I am not an lawyer either, but the concept between a "matter of law" and a "matter of fact" is pretty basic.
Matters of fact: "I didn't do it." "Yes you did."
Matters of law: "Of course I did it; it ain't against the law, bub!" "Yes it is".
In this case, the fact that internet radio stations were broadcasting copyrighted material (for which they had the proper licenses) was not in doubt. The question was one of law: is that an "interactive service" or not, which has additional restrictions on it?
What does "as a matter of law" really mean?
How does it differ from "as a matter of fact"?
IANAL - nor can I afford one to answer this question.
:) It means that there is no factual "issue" for the jury to resolve. I.e., that based upon the known facts, it is automatic that this is not "interactive" within the meaning of the statute.
No charge.
Ray Beckerman +5 Insightful
This may or may not impact Pandora, but the service at the center of this dispute was eliminated last spring by Yahoo.
I am not an lawyer either, but the concept between a "matter of law" and a "matter of fact" is pretty basic. Matters of fact: "I didn't do it." "Yes you did." Matters of law: "Of course I did it; it ain't against the law, bub!" "Yes it is". In this case, the fact that internet radio stations were broadcasting copyrighted material (for which they had the proper licenses) was not in doubt. The question was one of law: is that an "interactive service" or not, which has additional restrictions on it?

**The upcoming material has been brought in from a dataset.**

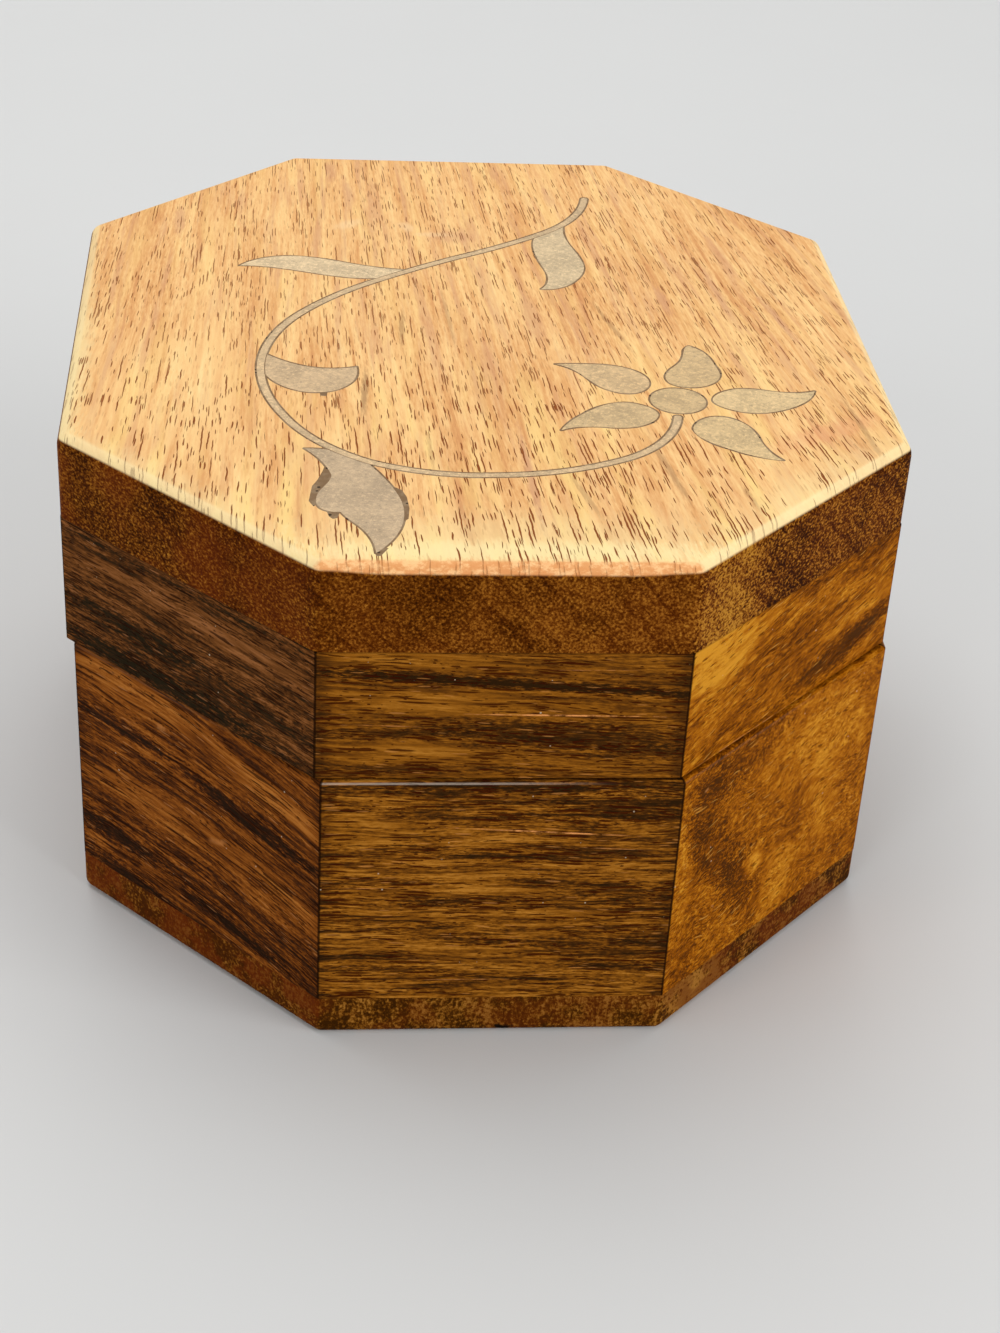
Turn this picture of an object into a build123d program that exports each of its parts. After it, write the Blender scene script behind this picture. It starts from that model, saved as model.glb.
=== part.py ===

In the context in which it was said in this case, it meant simply that there was no factual issue, that under the conceded undisputed facts, it was not interactive, no matter how you slice it.
Ray Beckerman +5 Insightful
Your opinion is irrelevant, as is mine. The only people who's opinions matter, that is the appeals court, decided that it isn't interactive.
un-ALTERED reproduction and dissimination of this IMPORTANT information is ENCOURAGED
A lot of people would rate -1: Stupid for things they don't agree with regardless of the content of what is being posted.
I'm a lawyer, but this isn't legal advice. If you get your legal advice here, you may as well just sign away your house, children, and car now and savve on legal fees . . .
Anyway . . .
That's not quite right; the facts as alleged by that party do matter. "As a matter of law" means that the evidence doesn't matter. Such a ruling means that even if they could prove everything that they alleged, they would still lose.
In this case, they found that the judge did indeed err--but not by giving the wrong instructions, as the RIAA alleged, but by even letting the jury hear the case, as no reasonable jury could have found for the RIAA. (Yeah, and here we get a bit murky with two overlapping "as a matter of law" usages, one on the allegations, and one on the strength of the evidence. Life's rough :)
hawk, esq
>No charge.
*shudder*
C'mon, a country lawyer should know to never point that out or bring attention to it :)
hawk, esq.
Only if they argue that they should be paying the statutory fees instead of the per-song licensing.
If they're happily/unhappily ponying up the per-song license fees, they're in the clear.